Frank Schliedermann, Foto: Tara Wolff

Frank Schliedermann wird für seine Erzählung »Dorval, Quebec« ausgezeichnet

Dorval ist eine kanadische Kleinstadt in der Nähe von Montreal. Im April 2020 entdeckten Polizisten und Mitarbeiter des Gesundheitsamts dort die verheerenden Zustände in einem Altenheim. Nahezu das gesamte Personal der Herron Résidence war aus Angst vor einer Covid-19-Ansteckung nicht mehr zur Arbeit erschienen. Die Bewohner blieben tagelang sich selbst überlassen. Einige waren unterernährt, als man sie fand, dehydriert und in desolatem Allgemeinzustand. Für 31 Menschen kam jede Hilfe zu spät.

Frank Schliedermann, geboren 1973, arbeitete viele Jahre als Werbetexter für Autos, Deos, Motorsägen und Haarwuchsmittel, ehe er begonnen hat, Kurzgeschichten zu schreiben. Seitdem wurden mehrere seiner Texte in Anthologien und Zeitschriften veröffentlicht sowie bei Wettbewerben prämiert. Er ist verheiratet und hat zwei Kinder.

Laudatio

So könnte es gewesen sein. Mit diesem Satz ließe sich Frank Schliedermanns Erzählung »Dorval, Quebec« programmatisch überschreiben, und doch griffe die Überschrift zu kurz.

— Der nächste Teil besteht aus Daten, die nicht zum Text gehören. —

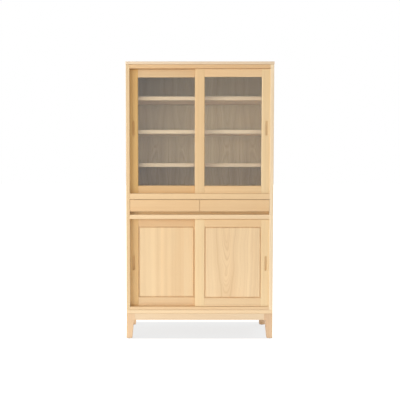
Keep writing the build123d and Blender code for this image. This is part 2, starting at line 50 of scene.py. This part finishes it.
def link(tree, source, target):
    tree.links.new(source, target)


def mathNode(tree, operation, first, second=None, clamp=False):
    # one Math node; each input is a socket or a number
    node = addNode(tree, "ShaderNodeMath", operation=operation, use_clamp=clamp)
    for index, value in enumerate((first, second)):
        if value is None:
            continue
        if isinstance(value, (int, float)):
            node.inputs[index].default_value = value
        else:
            link(tree, value, node.inputs[index])
    return node.outputs[0]


def invert(tree, value):
    return mathNode(tree, "SUBTRACT", 1.0, value)


def smoothStep(tree, value, low, high):
    node = addNode(tree, "ShaderNodeMapRange", interpolation_type="SMOOTHSTEP")
    link(tree, value, node.inputs["Value"])
    node.inputs["From Min"].default_value = low
    node.inputs["From Max"].default_value = high
    return node.outputs["Result"]


def vectorNode(tree, operation, first, second=None):
    # one Vector Math node; the second input is a socket or three numbers
    node = addNode(tree, "ShaderNodeVectorMath", operation=operation)
    link(tree, first, node.inputs[0])
    if isinstance(second, tuple):
        node.inputs[1].default_value = second
    elif second is not None:
        link(tree, second, node.inputs[1])
    return node.outputs["Value" if operation == "LENGTH" else "Vector"]


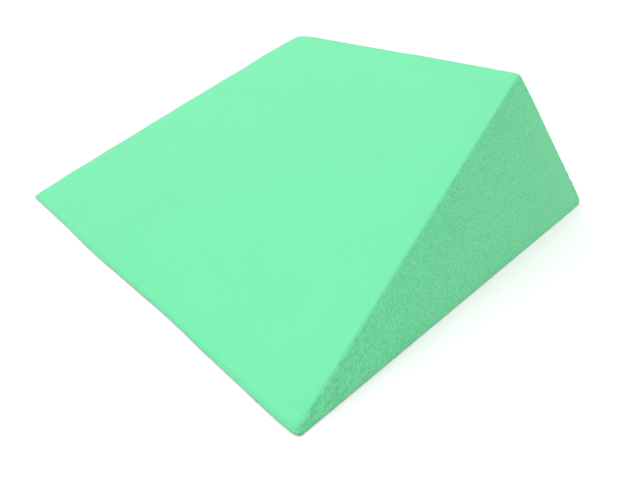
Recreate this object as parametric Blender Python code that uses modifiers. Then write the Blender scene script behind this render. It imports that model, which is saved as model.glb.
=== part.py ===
"""Incline wedge mat: foam slabs glued into a ramp, inside a sewn cover that a zip closes across the back.

X runs across the mat, +Y towards the tall back end and +Z up. The origin is the middle of the base, on the floor.
"""

import math

import bmesh
import bpy
from mathutils import Matrix, Vector

# Outside shape of the covered mat.
BASE_DEPTH = 0.900
BASE_WIDTH = 0.955
BACK_HEIGHT = 0.296
TOE_HEIGHT = 0.0072
WALL_LEAN = math.radians(26.0)

# Cover.
COVER_CLOTH = 0.0010
MESH_GAP = 0.0003

# Foam core.
SIDE_EASE = 0.0020
TOE_EASE = 0.0060
EASED_EDGE = 0.012
EASED_CORNER = 0.024
TOPPER_THICKNESS = 0.030
BASE_SLAB_HEIGHT = 0.100
MIDDLE_SLAB_HEIGHT = 0.090

# Zip, along the back wall.
ZIP_UP_WALL = 0.070
ZIP_END_MARGIN = 0.045
ZIP_SLOT_SIDE_ROOM = 0.0015
TAPE_CLOTH = 0.0007
TAPE_WIDTH = 0.016
TAPE_TAIL = 0.018
COIL_WIDTH = 0.0026
COIL_HEIGHT = 0.0022
COIL_ROUNDING = 0.0006
STOP_LENGTH = 0.0030
STOP_PROUD = 0.0004

# Zip slider and its pull.
RUN_CLEARANCE = 0.0004
NECK_WIDTH = 0.0010
SLIDER_WALL = 0.0012
SLIDER_LENGTH = 0.0130
SLIDER_TAIL_TAPER = 0.0008
SLIDER_NOSE_TAPER = 0.0022
BRIDGE_LENGTH = 0.0086
BRIDGE_WIDTH = 0.0020
BRIDGE_BAR = 0.0013
PULL_THICKNESS = 0.0012
PULL_BAR_WIDTH = 0.0016
PULL_REACH = 0.034
PULL_RING_WIDTH = 0.0068
PULL_TIP_WIDTH = 0.0090
PULL_EYE_RADIUS = 0.0021
METAL_EDGE = 0.00018

# Seats that follow from the sizes above. Depths are along the back wall's outward normal, zero at its cloth.
SEAM_STEP = COVER_CLOTH + MESH_GAP
TAPE_TOP = -SEAM_STEP
TAPE_BOTTOM = TAPE_TOP - TAPE_CLOTH
COIL_FOOT = TAPE_TOP + MESH_GAP
COIL_TOP = COIL_FOOT + COIL_HEIGHT
COIL_GAP = NECK_WIDTH + 2 * RUN_CLEARANCE
COIL_EDGE = COIL_GAP / 2 + COIL_WIDTH
SLIDER_CEILING = COIL_TOP + RUN_CLEARANCE
SLIDER_TOP = SLIDER_CEILING + SLIDER_WALL
SLIDER_FLOOR = TAPE_BOTTOM - RUN_CLEARANCE
SLIDER_BOTTOM = SLIDER_FLOOR - SLIDER_WALL
SLIDER_HALF_WIDTH = COIL_EDGE + RUN_CLEARANCE + SLIDER_WALL
ZIP_SLOT_HALF = SLIDER_HALF_WIDTH + ZIP_SLOT_SIDE_ROOM
BACK_EASE = RUN_CLEARANCE - SLIDER_BOTTOM
ZIP_HALF_LENGTH = BASE_WIDTH / 2 - ZIP_UP_WALL * math.sin(WALL_LEAN) - ZIP_END_MARGIN
SLIDER_PARKED_X = ZIP_HALF_LENGTH - SLIDER_LENGTH / 2
BRIDGE_WINDOW = math.hypot(PULL_BAR_WIDTH, PULL_THICKNESS) + 2 * RUN_CLEARANCE
PULL_AXIS = SLIDER_TOP + BRIDGE_WINDOW / 2

MINT = (0.170, 0.760, 0.400)
CREAM_FOAM = (0.820, 0.780, 0.620)
WHITE_FOAM = (0.860, 0.870, 0.850)
ZIP_GREEN = (0.140, 0.620, 0.330)
NICKEL = (0.560, 0.570, 0.560)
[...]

Frank Schliedermann hat sich tief hineingedacht ins Innere des Schauplatzes und in seine Figuren. Meisterhaft zeichnet er ein vielstimmiges Bild des Möglichen, ein Mosaik der unterschiedlichen Wahrnehmungen: der Heim-Bewohner*innen einerseits, ihrer Pflegekräfte und der Pflegedienstleitung andererseits. Ohne je zu urteilen oder zu hierarchisieren, entwirft er diese widersprüchlichen Wirklichkeiten und betont damit den Umstand, dass jeder Blick naturgemäß perspektiviert und damit begrenzt ist. Wie ein jeweils eigener Film stehen die Wahrheiten der Einzelnen für sich und verdichten sich doch immer mehr zu einem Ganzen. Der empathischen Tiefe steht eine formale Knappheit gegenüber, eine pointierte Atemlosigkeit, die die zunehmende Beklemmung im sich steigernden Ausnahmezustand ausgezeichnet einfängt.
Ausgedacht: ja. Dem Leben entnommen: ja. Mit »Dorval, Quebec« zeigt Frank Schliedermann auf beste Weise, was Fiktion vermag: Sie macht die Wirklichkeit erfahrbar und verstehbar.